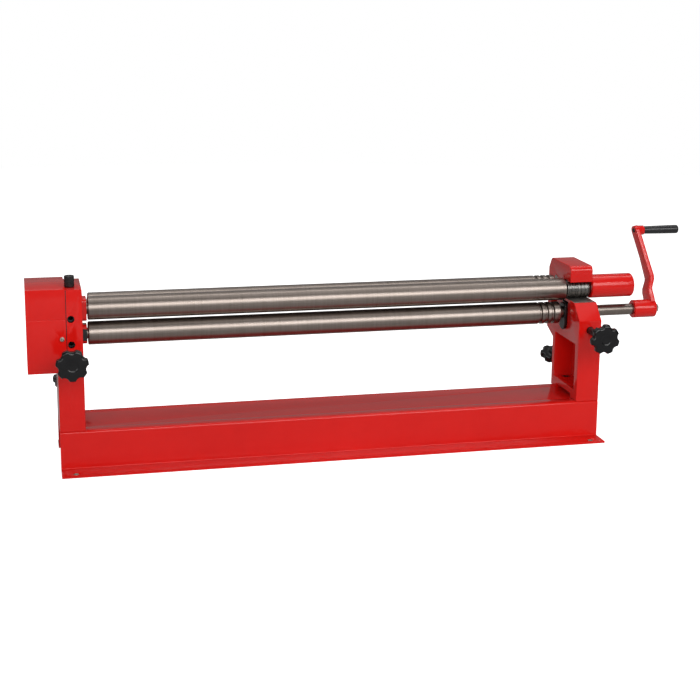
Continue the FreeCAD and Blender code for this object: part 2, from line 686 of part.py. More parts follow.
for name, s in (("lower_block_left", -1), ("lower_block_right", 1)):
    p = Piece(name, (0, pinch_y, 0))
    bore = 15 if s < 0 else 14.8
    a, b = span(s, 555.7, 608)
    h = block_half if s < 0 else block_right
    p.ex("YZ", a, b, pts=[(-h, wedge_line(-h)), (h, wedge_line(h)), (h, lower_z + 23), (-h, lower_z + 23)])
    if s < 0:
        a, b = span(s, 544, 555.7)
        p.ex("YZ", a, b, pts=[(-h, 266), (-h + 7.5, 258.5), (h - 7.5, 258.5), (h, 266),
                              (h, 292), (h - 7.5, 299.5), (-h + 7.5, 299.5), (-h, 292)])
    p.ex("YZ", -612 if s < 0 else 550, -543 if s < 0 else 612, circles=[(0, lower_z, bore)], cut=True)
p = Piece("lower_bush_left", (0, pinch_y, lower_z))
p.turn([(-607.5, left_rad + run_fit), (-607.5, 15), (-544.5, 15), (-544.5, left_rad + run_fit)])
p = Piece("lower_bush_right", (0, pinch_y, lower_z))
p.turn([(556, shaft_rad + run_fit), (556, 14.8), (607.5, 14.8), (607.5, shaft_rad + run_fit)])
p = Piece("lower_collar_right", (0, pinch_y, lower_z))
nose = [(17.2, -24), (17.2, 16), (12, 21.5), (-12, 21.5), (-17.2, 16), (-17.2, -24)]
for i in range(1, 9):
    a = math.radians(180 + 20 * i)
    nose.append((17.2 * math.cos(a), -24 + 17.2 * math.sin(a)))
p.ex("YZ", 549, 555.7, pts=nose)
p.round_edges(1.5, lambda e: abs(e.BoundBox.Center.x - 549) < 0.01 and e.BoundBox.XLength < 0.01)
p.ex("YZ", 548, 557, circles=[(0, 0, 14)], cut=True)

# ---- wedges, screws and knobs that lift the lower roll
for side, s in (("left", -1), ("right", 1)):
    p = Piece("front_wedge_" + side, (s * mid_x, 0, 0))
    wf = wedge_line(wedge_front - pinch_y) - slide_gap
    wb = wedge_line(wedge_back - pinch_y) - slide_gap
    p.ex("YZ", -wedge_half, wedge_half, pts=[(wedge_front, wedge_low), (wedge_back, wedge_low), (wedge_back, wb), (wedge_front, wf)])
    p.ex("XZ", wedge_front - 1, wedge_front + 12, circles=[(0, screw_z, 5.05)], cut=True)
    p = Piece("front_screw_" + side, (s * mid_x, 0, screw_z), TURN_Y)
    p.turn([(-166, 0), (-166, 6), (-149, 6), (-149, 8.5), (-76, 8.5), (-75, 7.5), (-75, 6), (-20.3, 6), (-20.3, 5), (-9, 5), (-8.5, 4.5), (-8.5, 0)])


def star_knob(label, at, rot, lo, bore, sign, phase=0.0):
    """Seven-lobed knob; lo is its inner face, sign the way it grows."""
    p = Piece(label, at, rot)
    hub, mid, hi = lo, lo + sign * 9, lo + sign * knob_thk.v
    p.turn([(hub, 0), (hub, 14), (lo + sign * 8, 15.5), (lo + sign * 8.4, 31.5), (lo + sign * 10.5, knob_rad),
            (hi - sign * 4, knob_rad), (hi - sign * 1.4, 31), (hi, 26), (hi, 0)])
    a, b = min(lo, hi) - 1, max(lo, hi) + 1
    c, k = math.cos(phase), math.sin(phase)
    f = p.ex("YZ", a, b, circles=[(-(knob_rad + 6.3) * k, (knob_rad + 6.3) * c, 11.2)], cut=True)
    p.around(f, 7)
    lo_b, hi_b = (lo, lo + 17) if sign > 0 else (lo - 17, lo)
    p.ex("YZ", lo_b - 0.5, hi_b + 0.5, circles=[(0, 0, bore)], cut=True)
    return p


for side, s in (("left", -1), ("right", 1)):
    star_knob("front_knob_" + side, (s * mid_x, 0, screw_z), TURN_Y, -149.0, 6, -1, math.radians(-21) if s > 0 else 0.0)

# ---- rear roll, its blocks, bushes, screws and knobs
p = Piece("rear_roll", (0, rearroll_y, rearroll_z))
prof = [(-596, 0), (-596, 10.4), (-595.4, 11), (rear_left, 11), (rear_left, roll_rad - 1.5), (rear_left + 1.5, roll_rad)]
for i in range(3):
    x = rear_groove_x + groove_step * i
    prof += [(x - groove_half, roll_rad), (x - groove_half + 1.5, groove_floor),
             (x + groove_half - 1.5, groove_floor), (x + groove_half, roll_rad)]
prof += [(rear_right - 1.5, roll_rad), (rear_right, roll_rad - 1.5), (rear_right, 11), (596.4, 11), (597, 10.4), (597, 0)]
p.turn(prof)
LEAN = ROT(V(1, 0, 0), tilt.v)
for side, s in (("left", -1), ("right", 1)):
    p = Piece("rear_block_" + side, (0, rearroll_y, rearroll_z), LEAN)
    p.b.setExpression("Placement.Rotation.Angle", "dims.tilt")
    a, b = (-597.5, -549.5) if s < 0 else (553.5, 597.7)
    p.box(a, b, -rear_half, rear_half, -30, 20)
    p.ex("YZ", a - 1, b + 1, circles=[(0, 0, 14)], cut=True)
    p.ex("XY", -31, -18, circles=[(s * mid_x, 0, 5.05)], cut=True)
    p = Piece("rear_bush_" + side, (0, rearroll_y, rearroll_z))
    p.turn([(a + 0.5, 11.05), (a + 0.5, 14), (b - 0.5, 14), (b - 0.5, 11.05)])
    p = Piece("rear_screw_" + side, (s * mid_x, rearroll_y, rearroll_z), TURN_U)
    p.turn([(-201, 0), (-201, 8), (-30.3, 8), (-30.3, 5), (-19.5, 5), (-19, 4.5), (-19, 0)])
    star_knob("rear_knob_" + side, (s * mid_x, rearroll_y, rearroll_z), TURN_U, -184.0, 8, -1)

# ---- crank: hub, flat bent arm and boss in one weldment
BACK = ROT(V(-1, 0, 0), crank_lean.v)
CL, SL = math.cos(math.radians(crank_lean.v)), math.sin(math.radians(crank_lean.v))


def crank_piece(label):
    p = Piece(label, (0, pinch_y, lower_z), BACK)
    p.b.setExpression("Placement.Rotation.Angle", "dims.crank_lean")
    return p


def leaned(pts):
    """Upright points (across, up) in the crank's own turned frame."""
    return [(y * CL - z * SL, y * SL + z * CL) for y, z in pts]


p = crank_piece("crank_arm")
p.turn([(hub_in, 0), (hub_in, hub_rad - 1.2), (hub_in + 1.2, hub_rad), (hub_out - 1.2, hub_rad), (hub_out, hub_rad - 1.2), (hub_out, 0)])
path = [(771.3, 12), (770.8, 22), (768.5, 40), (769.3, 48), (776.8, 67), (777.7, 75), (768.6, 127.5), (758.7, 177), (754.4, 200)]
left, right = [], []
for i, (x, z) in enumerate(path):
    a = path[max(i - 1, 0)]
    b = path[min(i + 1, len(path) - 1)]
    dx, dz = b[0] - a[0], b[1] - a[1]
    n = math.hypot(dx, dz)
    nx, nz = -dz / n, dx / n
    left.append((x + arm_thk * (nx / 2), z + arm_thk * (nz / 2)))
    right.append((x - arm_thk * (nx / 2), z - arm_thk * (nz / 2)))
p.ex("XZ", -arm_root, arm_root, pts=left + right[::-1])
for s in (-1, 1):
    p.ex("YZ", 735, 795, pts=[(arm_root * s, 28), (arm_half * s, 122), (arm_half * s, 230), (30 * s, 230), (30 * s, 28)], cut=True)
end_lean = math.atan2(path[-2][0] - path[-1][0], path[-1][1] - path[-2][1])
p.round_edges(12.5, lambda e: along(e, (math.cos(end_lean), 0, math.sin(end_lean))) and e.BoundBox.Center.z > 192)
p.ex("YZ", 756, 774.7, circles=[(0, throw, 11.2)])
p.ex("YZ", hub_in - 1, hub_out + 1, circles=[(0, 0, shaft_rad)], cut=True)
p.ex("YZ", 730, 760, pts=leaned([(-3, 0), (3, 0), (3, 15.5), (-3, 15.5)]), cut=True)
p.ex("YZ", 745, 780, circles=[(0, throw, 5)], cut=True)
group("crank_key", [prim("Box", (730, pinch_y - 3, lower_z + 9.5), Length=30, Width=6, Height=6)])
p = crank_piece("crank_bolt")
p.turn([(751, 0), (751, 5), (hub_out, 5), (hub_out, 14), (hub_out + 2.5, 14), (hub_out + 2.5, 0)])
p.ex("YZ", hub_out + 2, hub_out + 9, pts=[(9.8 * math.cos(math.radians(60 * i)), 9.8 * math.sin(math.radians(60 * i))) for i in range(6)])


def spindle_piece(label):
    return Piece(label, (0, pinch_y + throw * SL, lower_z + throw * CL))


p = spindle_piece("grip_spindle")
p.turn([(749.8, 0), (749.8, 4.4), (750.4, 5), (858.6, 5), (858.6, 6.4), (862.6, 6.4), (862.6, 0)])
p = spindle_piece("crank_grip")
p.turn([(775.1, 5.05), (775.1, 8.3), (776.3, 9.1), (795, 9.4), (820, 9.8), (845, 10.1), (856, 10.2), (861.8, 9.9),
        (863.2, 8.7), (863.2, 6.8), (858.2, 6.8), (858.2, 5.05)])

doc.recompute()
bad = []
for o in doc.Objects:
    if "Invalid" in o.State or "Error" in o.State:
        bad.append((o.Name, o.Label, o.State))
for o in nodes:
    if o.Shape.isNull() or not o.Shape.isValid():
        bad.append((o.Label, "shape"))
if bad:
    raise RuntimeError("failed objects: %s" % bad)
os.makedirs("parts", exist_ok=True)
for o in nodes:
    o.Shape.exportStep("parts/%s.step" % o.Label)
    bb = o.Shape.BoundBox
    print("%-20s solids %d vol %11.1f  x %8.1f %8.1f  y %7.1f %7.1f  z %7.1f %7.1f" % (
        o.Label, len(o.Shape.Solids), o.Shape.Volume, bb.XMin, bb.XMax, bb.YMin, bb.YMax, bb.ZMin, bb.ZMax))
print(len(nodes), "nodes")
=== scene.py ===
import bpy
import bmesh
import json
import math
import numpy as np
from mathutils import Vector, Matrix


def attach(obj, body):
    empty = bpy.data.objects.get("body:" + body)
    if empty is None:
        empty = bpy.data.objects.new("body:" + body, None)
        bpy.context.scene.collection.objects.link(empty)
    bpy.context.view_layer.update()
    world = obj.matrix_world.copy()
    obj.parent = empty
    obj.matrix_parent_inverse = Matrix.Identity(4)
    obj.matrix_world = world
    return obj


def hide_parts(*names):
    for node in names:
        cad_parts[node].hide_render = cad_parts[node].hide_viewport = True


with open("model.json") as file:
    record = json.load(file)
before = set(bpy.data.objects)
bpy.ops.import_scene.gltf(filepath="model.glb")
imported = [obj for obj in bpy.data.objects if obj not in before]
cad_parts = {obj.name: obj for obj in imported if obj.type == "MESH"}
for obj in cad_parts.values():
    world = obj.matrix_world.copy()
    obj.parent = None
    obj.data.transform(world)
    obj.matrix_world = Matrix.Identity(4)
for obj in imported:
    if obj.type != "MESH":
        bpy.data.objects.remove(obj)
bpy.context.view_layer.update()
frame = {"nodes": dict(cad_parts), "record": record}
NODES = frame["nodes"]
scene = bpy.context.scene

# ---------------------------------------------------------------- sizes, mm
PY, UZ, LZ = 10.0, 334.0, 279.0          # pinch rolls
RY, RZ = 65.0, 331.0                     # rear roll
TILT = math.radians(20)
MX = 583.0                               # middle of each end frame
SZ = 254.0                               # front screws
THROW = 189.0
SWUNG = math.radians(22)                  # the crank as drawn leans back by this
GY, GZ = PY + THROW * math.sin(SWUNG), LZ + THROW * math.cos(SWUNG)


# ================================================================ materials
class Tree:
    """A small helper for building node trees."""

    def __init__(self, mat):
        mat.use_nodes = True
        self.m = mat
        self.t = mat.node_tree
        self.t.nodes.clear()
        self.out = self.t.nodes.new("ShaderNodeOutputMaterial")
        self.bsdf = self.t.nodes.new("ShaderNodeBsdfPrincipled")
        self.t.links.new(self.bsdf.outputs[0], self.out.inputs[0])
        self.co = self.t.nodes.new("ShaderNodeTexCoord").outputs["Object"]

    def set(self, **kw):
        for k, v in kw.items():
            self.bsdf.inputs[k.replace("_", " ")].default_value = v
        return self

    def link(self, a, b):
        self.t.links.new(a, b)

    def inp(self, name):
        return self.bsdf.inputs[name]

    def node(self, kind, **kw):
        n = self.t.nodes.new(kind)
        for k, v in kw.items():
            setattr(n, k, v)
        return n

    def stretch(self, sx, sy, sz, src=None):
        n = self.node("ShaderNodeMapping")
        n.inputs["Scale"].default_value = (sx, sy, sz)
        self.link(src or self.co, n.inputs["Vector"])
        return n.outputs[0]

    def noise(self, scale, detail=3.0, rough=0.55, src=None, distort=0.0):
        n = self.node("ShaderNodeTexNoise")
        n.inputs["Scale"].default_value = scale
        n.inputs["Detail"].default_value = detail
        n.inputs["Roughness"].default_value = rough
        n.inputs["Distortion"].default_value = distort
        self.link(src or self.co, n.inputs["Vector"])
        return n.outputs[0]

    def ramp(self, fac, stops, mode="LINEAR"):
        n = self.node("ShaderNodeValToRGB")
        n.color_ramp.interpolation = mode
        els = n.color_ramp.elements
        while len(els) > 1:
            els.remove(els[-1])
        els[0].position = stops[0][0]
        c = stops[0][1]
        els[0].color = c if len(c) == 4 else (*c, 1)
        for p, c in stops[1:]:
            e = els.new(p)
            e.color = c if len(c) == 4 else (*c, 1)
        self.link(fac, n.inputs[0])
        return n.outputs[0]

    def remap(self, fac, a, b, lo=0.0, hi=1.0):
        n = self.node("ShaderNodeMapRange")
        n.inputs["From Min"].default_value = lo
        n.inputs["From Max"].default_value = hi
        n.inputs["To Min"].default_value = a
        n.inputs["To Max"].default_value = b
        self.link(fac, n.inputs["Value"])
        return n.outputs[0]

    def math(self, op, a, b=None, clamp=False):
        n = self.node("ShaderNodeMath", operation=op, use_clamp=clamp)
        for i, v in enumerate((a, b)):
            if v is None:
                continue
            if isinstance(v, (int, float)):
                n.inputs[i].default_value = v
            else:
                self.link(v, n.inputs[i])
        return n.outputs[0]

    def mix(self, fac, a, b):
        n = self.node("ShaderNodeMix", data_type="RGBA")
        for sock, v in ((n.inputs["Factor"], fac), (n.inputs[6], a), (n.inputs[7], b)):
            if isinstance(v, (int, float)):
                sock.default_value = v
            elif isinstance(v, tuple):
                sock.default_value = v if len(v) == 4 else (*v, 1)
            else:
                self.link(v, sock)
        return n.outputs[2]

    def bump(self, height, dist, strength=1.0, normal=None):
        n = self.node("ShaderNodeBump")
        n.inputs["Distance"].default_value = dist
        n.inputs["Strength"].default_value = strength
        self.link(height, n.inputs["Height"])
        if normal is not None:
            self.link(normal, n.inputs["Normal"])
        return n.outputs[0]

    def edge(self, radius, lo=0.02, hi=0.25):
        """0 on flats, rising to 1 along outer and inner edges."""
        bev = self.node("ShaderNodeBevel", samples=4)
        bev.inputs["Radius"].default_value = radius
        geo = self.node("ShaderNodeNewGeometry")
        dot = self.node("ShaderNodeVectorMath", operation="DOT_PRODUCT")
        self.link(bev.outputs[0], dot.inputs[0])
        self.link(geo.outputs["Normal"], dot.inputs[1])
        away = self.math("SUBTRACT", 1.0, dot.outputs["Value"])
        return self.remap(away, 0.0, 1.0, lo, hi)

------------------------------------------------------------

(Directive):
Lines containing the word "record" must all be returned from the material above.

(Final result):
    record = json.load(file)
frame = {"nodes": dict(cad_parts), "record": record}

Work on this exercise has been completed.